Beggars can’t be choosers
Today begging and vagrancy have been mitigated somewhat by the government’s policy of accommodating the homeless and the indolent in motels.
A century ago things were rather different. On November 7 1922, when 79-year-old Frederick Yyness came before the courts for the 139th time on the charge of ‘‘begging alms’’ on Wellington’s Courtney Place, the excuse of ‘‘I only have few months to live’’ saw no sympathy from the sitting magistrate.
When the Irishman asked to be placed ‘‘in a home’’, His Worship replied ‘‘no home will have you’’.
An opportunity was lost to express a rather more obvious sentiment: ‘‘beggars cannot be choosers’’.
Ironically, Yyness was eventually placed in Ohiro Home, the avoidance of a prison sentence at odds with usual practice.
Nine years later, on Hamilton’s Victoria St, John Moore was arrested on a charge of ‘‘being an idle and indolent person and begging alms’’.
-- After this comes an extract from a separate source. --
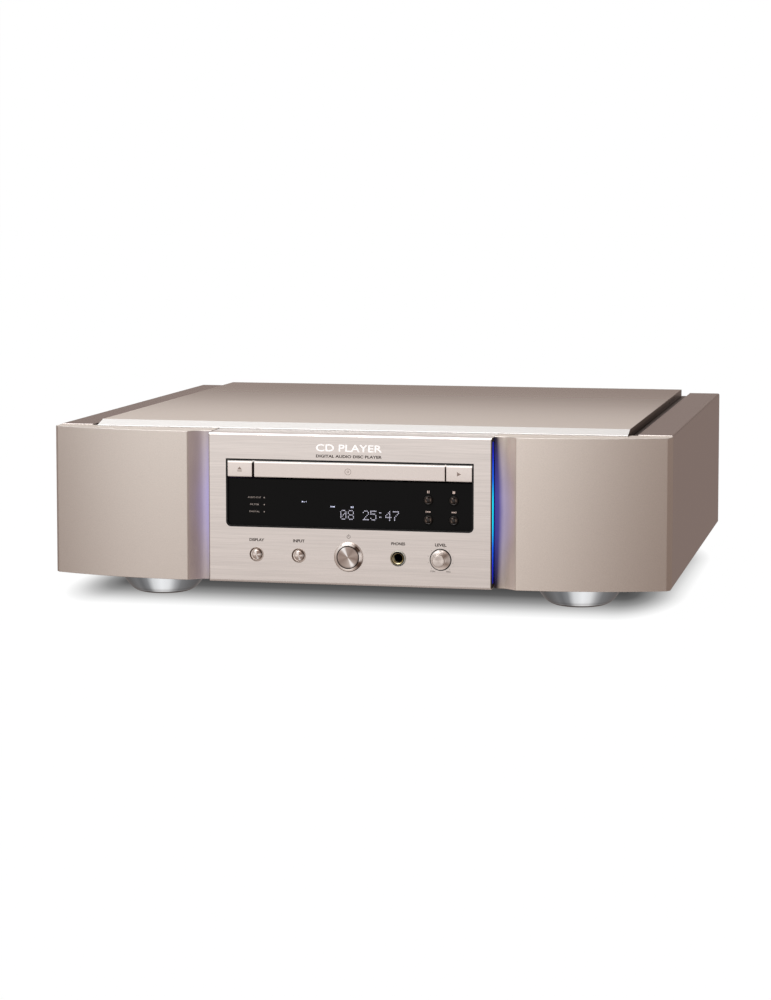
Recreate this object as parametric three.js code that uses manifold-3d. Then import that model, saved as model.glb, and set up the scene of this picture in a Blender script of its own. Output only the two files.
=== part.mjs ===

Under the influence of alcohol, Moore was observed by one Constable Brown stopping several men and asking them for money. Unlike Yyness, Moore claimed not to have been in trouble before and pleaded to be allowed to take up a position in Te Kuiti. Resisting such overtures, the somewhat haughty judge ‘‘. . . remarked that he [Moore] was of the vagrant type and a man who was going to a job did not indulge in liquor’’.
Sentencing Moore to 14 days imprisonment, Mr Wyvern Wilson, SM said: ‘‘I’m giving you a chance to get some of that liquor out of you’’.
Recidivist beggars usually attracted longer sentences. In July of 1933 police brought evocative charges against four men, claiming each constituted ‘‘a rogue and a vagabond in that they placed themselves in Customs Street for the purpose of begging alms and having been convicted previously for vagrancy’’. A witness testified that he was flanked by two of the criminals, one of whom, reacting to a refusal to give money, held the witness’ arm.
It was the police contention that the strategy of ‘‘paired’’ begging was deliberate. The pair with previous Hamilton convictions received three months imprisonment each, their Christchurch colleagues six months.